Tropical Storm Franklin swept Mexico's Yucatan Peninsula on Tuesday, dumping heavy rain on its pristine beaches but doing relatively little damage -- though the country was braced for a second round.

Franklin made landfall early Tuesday some 350 kilometers (215 miles) south of the beach resort of Cancun, and was advancing to the northwest at 20 kilometers per hour, according to the US National Hurricane Center (NHC).

It was set to finish crossing the peninsula later Tuesday and enter the Gulf of Mexico, where it could strengthen -- possibly into a hurricane -- before crashing back into the Mexican coastline.

The storm's second landfall is expected Wednesday night or early Thursday, to the north of the major port city of Veracruz, according to forecasts.

The storm currently has maximum sustained winds of 75 kilometers per hour, according to the Miami-based NHC in its 1500 GMT bulletin.

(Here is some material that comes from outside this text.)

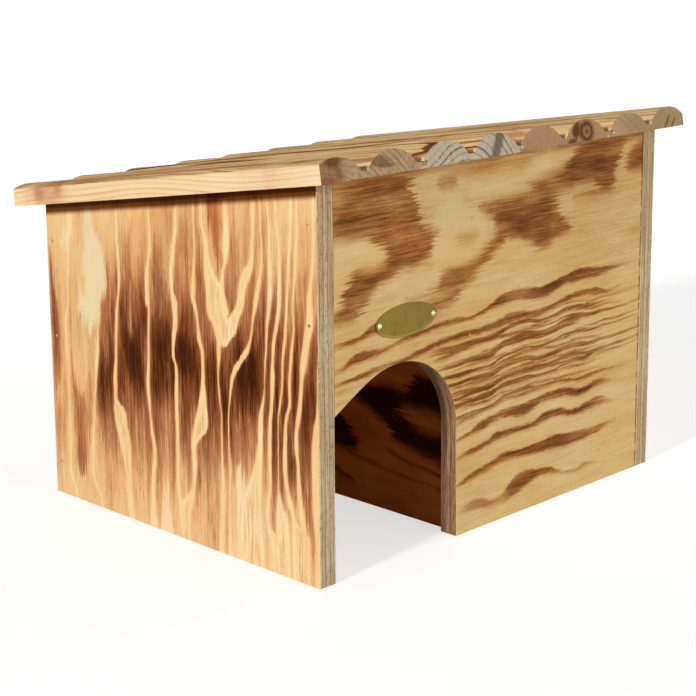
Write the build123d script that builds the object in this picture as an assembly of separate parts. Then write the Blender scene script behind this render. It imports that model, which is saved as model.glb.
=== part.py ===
from build123d import *
import math
import os

# A lean-to wooden hedgehog house: four plywood walls with no floor, an arched entrance at the left
# of the front, one inner wall that makes a dog-leg way in, and a roof lid of double half-round
# boards that hinges at the back. +X is right seen from the front, +Y is away from the viewer and
# +Z is up. The origin is under the middle of the bounding box, on the ground.

# Box, in millimetres
outer_width = 368.0
outer_depth = 289.0
front_height = 270.0
roof_slope_degrees = 8.9
wall_thickness = 15.0
edge_radius = 0.8

# Entrance, at the foot of the front wall beside the left wall
entrance_width = 121.0
entrance_height = 139.0
arch_radius = 58.0
arch_left_height = 114.4
shoulder_width_share = 0.235
shoulder_height_share = 0.936

# Inner wall
corridor_width = 127.5
passage_width = 110.0
inner_wall_drop = 18.0

# Roof boards, each with two half-rounds, joined by tongue and groove
board_count = 4
rounds_per_board = 2
ripped_width = 18.0
board_thickness = 16.0
valley_thickness = 4.7
valley_width = 6.0
round_centre_depth = 3.0
board_gap = 0.3
joint_offset = 2.9
side_overhang = 12.0
front_overhang = 17.5
back_overhang = 21.5
board_shift_shares = (0.0, 0.04, -0.03, 0.02)
tongue_reach = 7.0
tongue_thickness = 2.6
tongue_height = 1.9
tongue_clearance = 0.1
groove_extra_depth = 0.4

# Battens under the roof boards
batten_width = 30.0
batten_thickness = 12.0
batten_end_gap = 4.0
batten_wall_gap = 9.0
batten_screw_length = 20.0
batten_screw_radius = 1.75
batten_screw_head_radius = 3.5
batten_screw_head_height = 2.4

# Butt hinges between the back wall and the underside of the roof
hinge_round_numbers = (2, 7)
hinge_length = 50.0
leaf_reach = 15.0
leaf_thickness = 1.5
knuckle_radius = 4.0
knuckle_count = 3
knuckle_gap = 0.3
hinge_standoff = 0.4
pin_radius = 1.9
pin_running_clearance = 0.05
pin_head_radius = 2.8
pin_head_thickness = 1.0
hinge_screw_length = 9.0
hinge_screw_radius = 1.4
hinge_screw_head_radius = 2.8
hinge_screw_head_height = 1.4
hinge_screw_spacing = 30.0
hinge_screw_reach = 10.0

# Wire nails through the walls
nail_length = 35.0
nail_radius = 0.7
nail_head_radius = 1.2
nail_head_thickness = 0.8
nail_sink = 0.3
inner_wall_nail_height_shares = (0.130, 0.326, 0.537, 0.846)
back_nail_height_shares = (0.094, 0.260, 0.461, 0.730)
front_right_nail_height_shares = (0.110, 0.370, 0.657, 0.899)
front_left_nail_height_shares = (0.657, 0.899)

# Oval brass plate with two round-headed pins
plate_width = 60.0
plate_height = 22.6
plate_thickness = 1.0
plate_left_distance = 83.2
plate_centre_height = 168.2
plate_pin_inset = 3.4
plate_pin_radius = 0.7
plate_pin_head_radius = 1.6
plate_pin_length = 9.0

# Clearance of nails and screws in their holes, and how far cuts run past a face
hole_clearance = 0.05
overrun = 2.0

# Planes and places worked out from the sizes
slope = math.radians(roof_slope_degrees)
board_cover = (outer_width + 2 * side_overhang + ripped_width) / board_count
board_shifts = [share * front_overhang for share in board_shift_shares]
roof_front_reach = (front_overhang + max(board_shifts)) * math.cos(slope)
roof_back_reach = outer_depth + (back_overhang - min(board_shifts)) * math.cos(slope)
roof_back_reach += board_thickness * math.sin(slope)
front_y = (roof_front_reach - roof_back_reach) / 2
back_y = front_y + outer_depth
left_x = -outer_width / 2
right_x = outer_width / 2
inner_left_x = left_x + wall_thickness
inner_right_x = right_x - wall_thickness
inner_front_y = front_y + wall_thickness
inner_back_y = back_y - wall_thickness
inner_wall_left_x = inner_left_x + corridor_width
inner_wall_right_x = inner_wall_left_x + wall_thickness
inner_wall_back_y = inner_back_y - passage_width
roof_length = outer_depth / math.cos(slope) + front_overhang + back_overhang
roof_plane = Plane(
    origin=(0, front_y, front_height),
    x_dir=(1, 0, 0),
    z_dir=(0, math.sin(slope), math.cos(slope)),
)
on_base = (Align.CENTER, Align.CENTER, Align.MIN)
from_corner = (Align.MIN, Align.MIN, Align.MIN)


def roof_height(y):
    """Height of the roof's underside at the distance y."""
    return front_height - (y - front_y) * math.tan(slope)


def block(low, high):
    """A box between two corners."""
    size = [b - a for a, b in zip(low, high)]
    return Pos(*low) * Box(*size, align=from_corner)


def sloped_panel(left, right, front, back, drop=0):
    """An upright panel whose top follows the roof's underside, or lies a drop below it."""
    outline = Polygon(
        (front, 0),
        (back, 0),
        (back, roof_height(back) - drop),
        (front, roof_height(front) - drop),
        align=None,
    )
    panel = extrude(Plane.YZ * outline, amount=right - left)
    return Pos(left, 0, 0) * panel


def soften(panel):
    """Rounds the upright edges of a panel."""
    return fillet(panel.edges().filter_by(Axis.Z), edge_radius)


def entrance_cut():
    """The opening: a quarter circle over the right jamb and a long shoulder to the left wall."""
    jamb_x = inner_left_x + entrance_width
    crown = Vector(jamb_x - arch_radius, entrance_height)
    springing = Vector(jamb_x, entrance_height - arch_radius)
    shoulder = Vector(
        inner_left_x + entrance_width * shoulder_width_share,
        entrance_height * shoulder_height_share,
    )
    left_end = Vector(inner_left_x, arch_left_height)
    top_left = Spline(left_end, shoulder, crown, tangents=(shoulder - left_end, Vector(1, 0)))
    top_right = RadiusArc(crown, springing, arch_radius)
    rest = Polyline(
        springing,
        (jamb_x, -overrun),
        (inner_left_x - overrun, -overrun),
        (inner_left_x - overrun, arch_left_height),
        left_end,
    )
    outline = make_face(Curve() + [top_left, top_right, rest])
    through = extrude(Plane.XZ * outline, amount=-wall_thickness - 2 * overrun)
    return Pos(0, front_y - overrun, 0) * through


def nail(clearance=0, mouth=0):
    """A wire nail along +Z, its head sunk under the face at zero, or the hole that it needs."""
    head = Cylinder(
        nail_head_radius + clearance, nail_head_thickness + mouth, align=on_base
    )
    shank = Cylinder(nail_radius + clearance, nail_length + clearance, align=on_base)
    return Pos(0, 0, nail_sink - mouth) * head + Pos(0, 0, nail_sink) * shank


def screw(length, radius, head_radius, head_height, clearance=0):
    """A countersunk wood screw along +Z with its head flush at zero, or the hole that it needs."""
    head = Cone(head_radius + clearance, radius + clearance, head_height, align=on_base)
    shank = Cylinder(radius + clearance, length + clearance, align=on_base)
    return head + shank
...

"Some weakening is likely until the center moves back over water, and strengthening is expected thereafter until landfall occurs in mainland Mexico," it said.

Mexican authorities had preventively evacuated some 300 residents of small fishing villages in the storm's path.

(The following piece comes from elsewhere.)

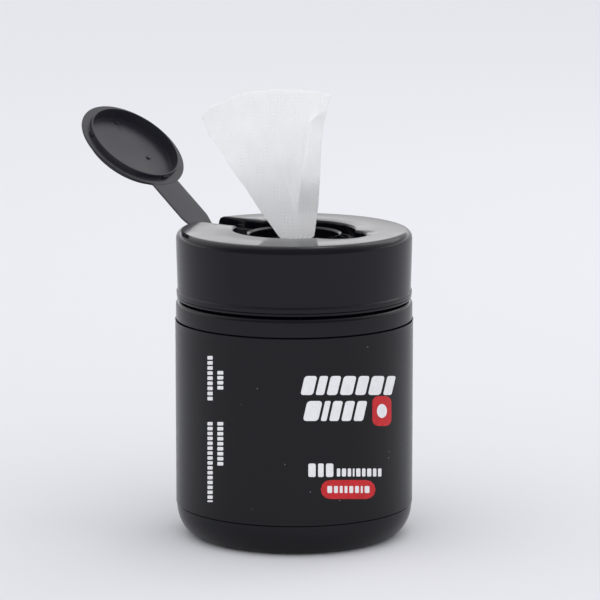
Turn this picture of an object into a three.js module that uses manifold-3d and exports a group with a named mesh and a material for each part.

"Fortunately we have not received reports of any problems or accidents related to the storm," the governor of Quintana Roo state, Carlos Joaquin, told Mexican radio network Formula.

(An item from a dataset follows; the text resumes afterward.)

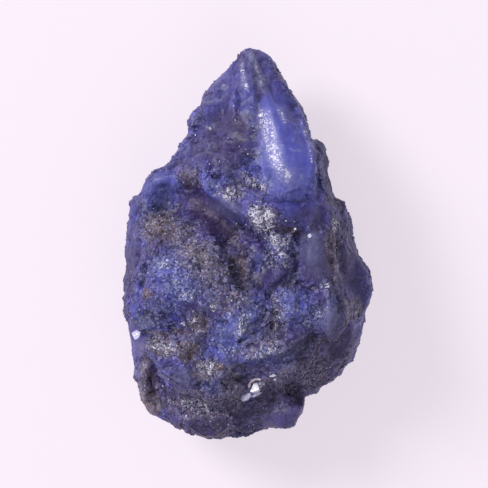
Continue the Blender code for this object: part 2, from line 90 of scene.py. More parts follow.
# Areas of the shown side by finish, and where shade and highlights are painted: centre, half sizes, turn in
# degrees, strength
AREAS = {
    "glassy": [
        (5.4, 10.8, 3.9, 6.6, 14, 1), (3.2, 17.2, 3, 4.6, 24, 1), (0.4, 20.4, 4.6, 4.8, 0, 0.72),
        (-2.8, 17.6, 2.6, 4.6, -26, 0.6), (8.6, -1.6, 2.1, 3.6, 4, 0.9), (10.6, -9.6, 1.9, 2.6, 8, 0.8),
        (-2.3, 4.6, 2.6, 1.5, -34, 0.85), (7.2, 3.8, 3.4, 1.8, 0, 0.9), (-11.4, 7, 2.8, 2.3, 25, 0.7),
        (-14.8, 0, 1.6, 6.4, 0, 0.6), (13.8, -4.6, 2, 4.6, 6, 0.7), (9.9, 11.2, 1.2, 3.4, 10, 0.7),
        (2.9, -4.4, 1.6, 1.3, 0, 0.8), (-14.6, -12.6, 1.8, 2.6, 10, 0.8), (5, -22.6, 3.4, 1.6, 20, 0.7),
        (-4.6, 3.4, 4.6, 1.6, -42, 0.6), (-7.8, -17.4, 1.3, 1.5, 20, 0.6), (12.8, -12.6, 1.4, 3, -30, 0.6),
        (6, -11.8, 1.8, 1.2, 20, 0.5), (-3.2, 12.8, 3.4, 3.8, -20, 0.55), (-0.4, 14.6, 1.6, 3.4, 0, 0.6),
        (-6.4, 10.6, 1.8, 1.6, 30, 0.6),
    ],
    "grainy": [
        (-4.6, -2.4, 4.6, 2.8, -26, 1), (-2, -6.4, 2.6, 3, 0, 0.8), (-10.8, 1.9, 1.9, 1.8, 20, 1),
        (-7.6, 0.6, 2.6, 1.8, -20, 0.85), (-10.4, -13, 2.4, 1.4, -8, 1), (-7.4, -13.4, 1.5, 1.7, 0, 0.9),
        (-5.8, -10.4, 1.2, 1.8, 0, 0.7), (-4.7, -16, 2, 1.5, 0, 0.95), (-5.6, -20.8, 4.2, 2, -6, 1),
        (2, 3.2, 1.7, 2.2, 30, 1), (3.9, 0.4, 2.1, 1, -28, 0.8), (4.2, -1.8, 2.2, 1.8, 0, 0.5),
        (-1.6, -18.4, 1.8, 2.8, 0, 0.75), (6, -16.8, 5.2, 2, 20, 0.65), (3.8, -9.4, 1.4, 3.2, 0, 0.6),
        (-1.9, 6.3, 1.8, 1.1, -20, 0.9), (1, 7.4, 2.2, 0.9, -38, 0.7), (-12.6, -18.6, 1.2, 2.6, 6, 0.8),
        (11, -1.6, 0.9, 3.4, 6, 0.5), (13.6, -8.6, 1.2, 1.8, 0, 0.6), (2.4, -13.2, 4.4, 1.2, 14, 0.6),
    ],
    "glittery": [
        (2, 3.2, 1.4, 1.9, 30, 1), (3.9, 0.5, 1.9, 0.8, -28, 0.7), (-1.9, 6.2, 1.2, 0.8, -20, 0.75),
        (1.3, 7.4, 1.9, 0.7, -38, 0.6), (-6.2, -20.5, 2.4, 1, -10, 0.75), (-10.5, -13, 1.9, 0.9, -8, 0.6),
        (-4.8, -15.9, 1.7, 1.2, -20, 0.45), (-10.4, -2.6, 1.1, 0.9, 0, 0.55),
        (-8.6, -4.6, 0.7, 0.6, 0, 0.45), (-7.6, -6.8, 0.9, 0.7, 0, 0.6), (-7.1, -10.2, 1.3, 0.6, 10, 0.6),
        (-0.6, -10.4, 0.6, 1.9, -18, 0.6), (3.8, -9.2, 0.7, 2.8, 4, 0.5), (9.9, -5.3, 0.8, 0.7, -30, 0.6),
        (4.2, -1.8, 1.9, 1.4, 20, 0.35), (-2, -13.6, 1.2, 1, 0, 0.3), (-4.2, -8, 0.9, 0.7, 0, 0.45),
        (9.6, -8.8, 1.3, 0.8, -20, 0.4), (3, -13.6, 2.6, 0.8, 14, 0.35), (-4.6, 14.4, 0.5, 0.4, 0, 0.5),
        (-4.2, 9.4, 1.4, 0.8, -20, 0.3), (11.2, 2.3, 0.4, 0.9, 0, 0.5), (1.8, -17.9, 0.6, 0.7, 0, 0.7),
    ],
    "bright": [
        (6.8, 10.8, 2.6, 5.8, 10, 1), (4, 9.6, 4.2, 5.6, 14, 0.75), (3.6, 15.6, 2, 3.6, 18, 0.8),
        (-0.3, 18.2, 1.4, 2.4, -8, 0.5), (-2.8, 19.4, 2.4, 3.8, -24, 0.4), (-10.6, 6.2, 2.6, 2.2, 25, 0.8),
        (-8.8, -4.6, 3, 3.4, 0, 0.9), (-10.4, -2.6, 2, 1.4, -20, 0.6), (-1.9, -11.6, 2.4, 2.8, -16, 0.95),
        (0.6, -8.6, 1.6, 2.2, -10, 0.6), (4.6, -1.2, 2, 2.2, 20, 0.5), (0.9, -1.8, 1.2, 3, 30, 0.8),
        (-3.8, 7.6, 2.6, 1.6, -34, 0.5), (5.8, -7.8, 2.4, 2.6, -20, 0.8), (-14.8, 2.2, 1, 3, 0, 0.5),
        (-9.6, -16.6, 1.8, 1.8, 0, 0.45), (14.2, -11.4, 1, 2.4, -20, 0.6), (-4.6, 14.6, 0.8, 0.7, 0, 0.8),
        (-3.6, 12.6, 3.2, 3.6, -20, 0.3), (-14.2, -13.4, 1.2, 1.6, 0, 0.6), (0.8, -14.6, 2.4, 1.2, 10, 0.5),
    ],
    "slate": [
        (8.7, -1.4, 2.2, 3.8, 4, 1), (10.8, -9.6, 1.9, 2.6, 8, 1), (13.4, -3, 2.4, 5, 6, 0.7),
        (11.8, 4.6, 1.6, 5.4, 12, 0.8), (9.9, 10.6, 1, 5.4, 10, 0.9), (-14.6, -1.6, 1.2, 4.6, 0, 0.4),
        (7, -17, 4.6, 2.4, 30, 0.7), (-2.4, 4.2, 2.2, 1.4, -34, 0.75), (2, -19.6, 7.4, 3, 14, 0.45),
        (-2.6, -4.2, 2.4, 2.4, 0, 0.6), (-7.8, -17.4, 1.4, 1.6, 20, 0.7), (-11.8, -8.6, 1, 1.2, 0, 0.5),
        (0.6, -6.4, 1.2, 1.6, 0, 0.5), (1.9, 20.6, 0.8, 2.2, 14, 0.7),
    ],
    "brown": [
        (-10.9, 1.9, 2.3, 2.2, 20, 1), (-6.2, -1.4, 2.4, 0.9, -14, 0.8), (-0.5, -3.2, 1, 2, 10, 0.65),
        (-10.6, -13, 2.2, 1.2, -8, 0.8), (-7.4, -13.4, 1.4, 1.6, 0, 0.9), (-5.7, -10.2, 1.1, 1.7, 0, 0.8),
        (-12.3, -6.7, 0.8, 0.7, 0, 0.9), (-4.6, -15.8, 1.9, 1.3, 0, 0.7), (-3.8, -15.6, 1, 0.8, 0, 1),
        (-12.4, -20.2, 1.6, 2.4, 20, 1), (-12.6, -17, 1, 2.6, 6, 0.9), (-9.4, -11.3, 2.6, 0.4, -4, 0.9),
        (-7, 8.2, 1.3, 1.1, 0, 0.6), (10.9, -1.4, 1, 3.6, 6, 0.6), (13.6, -8.8, 1.2, 1.8, 0, 0.5),
        (-1.6, -18.6, 1.6, 2.6, 0, 0.4), (9, -12.6, 1.6, 0.7, 20, 0.4), (5.9, 1.5, 1.2, 0.7, 0, 0.5),
    ],
    "rusty": [
        (-3.6, -15.6, 0.8, 0.6, 0, 1), (-7.4, -13.6, 1.2, 1.3, 0, 0.5), (-0.4, -3.2, 0.8, 1.8, 10, 0.3),
        (-12.3, -6.7, 0.7, 0.6, 0, 0.5), (-12.6, -21, 1.2, 1, 0, 0.6), (-5.7, -10.6, 0.9, 1.2, 0, 0.3),
    ],
    # Painted shade: the valley, pits, tip, left edge and bottom made darker
    "shaded": [
        (-4.4, 3, 5.4, 1.3, -42, 1), (-6.9, 6.2, 1, 1.9, 0, 0.7), (0, -1.4, 2.6, 1, -62, 0.8),
        (8, 3.2, 2.8, 1.5, 0, 0.5), (5.4, 1.6, 1.9, 0.7, -8, 1), (10.7, -1.6, 0.7, 5, 4, 0.6),
        (2, -20, 7.4, 2.4, 12, 0.75), (-5, -23.6, 8, 1.8, 0, 0.9), (-11.9, -17.8, 0.9, 3.2, 4, 0.8),
        (12, -13, 2.2, 3.6, -40, 0.6), (-9, -11.2, 3, 0.5, -4, 0.7), (6.6, -5.4, 2.6, 0.5, -14, 0.6),
        (3.9, -9.4, 0.9, 3.2, 4, 0.5), (10, -12.3, 1.6, 0.6, 14, 0.7), (1.5, 17, 0.35, 2.2, -6, 0.7),
        (0.9, 12.6, 0.5, 2.4, -6, 0.4), (0.6, -17.6, 2, 0.6, 10, 0.6), (-2.8, 13, 3.6, 4.4, -20, 0.75),
        (-10.9, 1.9, 2.2, 2, 20, 0.4), (0.4, 20.6, 4.2, 3.6, 0, 0.3), (-5.6, -21.2, 5.4, 3, 0, 0.6),
        (7.6, -17.4, 4.6, 2, 24, 0.8), (9.2, -14.8, 3.6, 2.2, 30, 0.55), (-15.2, -1, 1.4, 7, 0, 0.35),
    ],
    "violet": [
        (-3.4, 12.2, 3.6, 4, -20, 0.4), (-0.6, 15, 1.2, 2.2, 0, 0.8), (-1, 0.2, 3.6, 1.6, -42, 1),
        (-5.6, 3.6, 3.6, 1.9, -40, 0.9), (2.8, -4.6, 1.9, 1.4, 0, 1), (0.2, -4.6, 1, 2.2, 10, 0.9),
        (-3.2, 19, 2.2, 3, -26, 0.4), (-14.2, -13, 1.6, 3.4, 14, 0.7), (4, -22.4, 4.4, 2, 18, 0.8),
        (12, -12.8, 2.8, 3.6, -30, 0.8), (-12.6, -20.6, 1.4, 2.2, 20, 0.6), (8.8, -3.6, 2.2, 1.4, 0, 0.8),
        (12.4, -1, 1.6, 4.6, 6, 0.7), (-8, 0.6, 2.2, 1.6, -20, 0.7), (5, -18, 6, 3, 16, 0.7),
        (6.2, -12, 3, 1.6, 14, 0.6), (-10, -17.4, 2, 2.4, 0, 0.7), (-5.6, -6.6, 2, 1.6, 0, 0.4),
    ],
    # Pale frost, and painted highlights on the boss, the tip and some glints
    "frost_and_highlight": [
        (3, 12, 1.6, 4.8, 14, 0.55), (4.6, 7.6, 3.2, 1.9, 10, 0.6), (0.9, 23, 0.5, 1.4, 14, 0.8),
        (2.1, 20.6, 0.6, 1.8, 14, 0.7), (-0.8, -10.4, 1, 2.4, -18, 0.8), (-2, -13.4, 1.4, 1.2, 0, 0.5),
        (-10.6, -2.5, 1, 0.9, 0, 0.9), (-8.7, -4.7, 0.9, 0.8, 0, 0.7), (-7.4, -7, 1.1, 0.8, 20, 0.6),
        (-12.1, -8.4, 0.9, 0.9, 0, 0.6), (4.8, -7.6, 1.6, 1.6, 0, 0.35), (-2.2, 4.6, 1.8, 1.2, -34, 0.35),
        (10.6, -9.6, 1.6, 2, 8, 0.4), (8.6, -0.4, 1.4, 1.8, 0, 0.25), (5.4, -13.6, 2.2, 1, 18, 0.3),
        (-7.8, -17.2, 1, 1.2, 20, 0.4), (-10.6, 6.4, 2.4, 2, 25, 0.4), (-11.2, 3.8, 0.5, 0.5, 0, 0.7),
        (-9.8, 4.3, 0.5, 0.7, 0, 0.5), (-4.4, 12, 0.6, 0.8, 0, 0.6), (-7.9, 11.6, 0.7, 0.5, 0, 0.5),
        (8, 0.8, 0.4, 0.3, 0, 0.9),
    ],
    "flaky": [
        (-5.6, -7, 8.4, 8.8, 0, 1), (-1, -16.4, 10, 6.4, 8, 0.8), (4.6, -8.4, 5.4, 6, 0, 1),
        (4, -1.2, 3, 3.2, 0, 0.8), (0.6, -1.8, 1.4, 3.4, 30, 0.6), (-10.6, 5.6, 3.4, 2.8, 25, 0.35),
        (-4, 8, 4.6, 1.8, -34, 0.55), (-4, 12.2, 2.6, 2.2, 0, 0.2), (2, 3.2, 2, 2.6, 30, 0.7),
        (9.8, -4.9, 1.4, 1, 0, 0.8),
    ],
    "cleared": [
        (1.2, -18.8, 1.1, 1.4, 0, 1), (0, -19.4, 1.1, 0.9, 20, 1), (-13.7, -11.7, 0.9, 0.9, 0, 1),
        (3.4, -16.8, 0.6, 0.4, 0, 1),
    ],
}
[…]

The international airport in Chetumal, the state capital, reopened Tuesday morning after closing overnight. Schools remained closed statewide, however.

A red alert remained in place for the south and center of the state.

Mexico's Yucatan peninsula is at high risk for devastating hurricane damage.

In 2005, Hurricane Wilma hit the Riviera Maya -- the stretch of picturesque beaches and resorts south of Cancun -- as a Category Four storm and pummeled the area for 48 hours.

It killed eight people and did $10 billion in damage.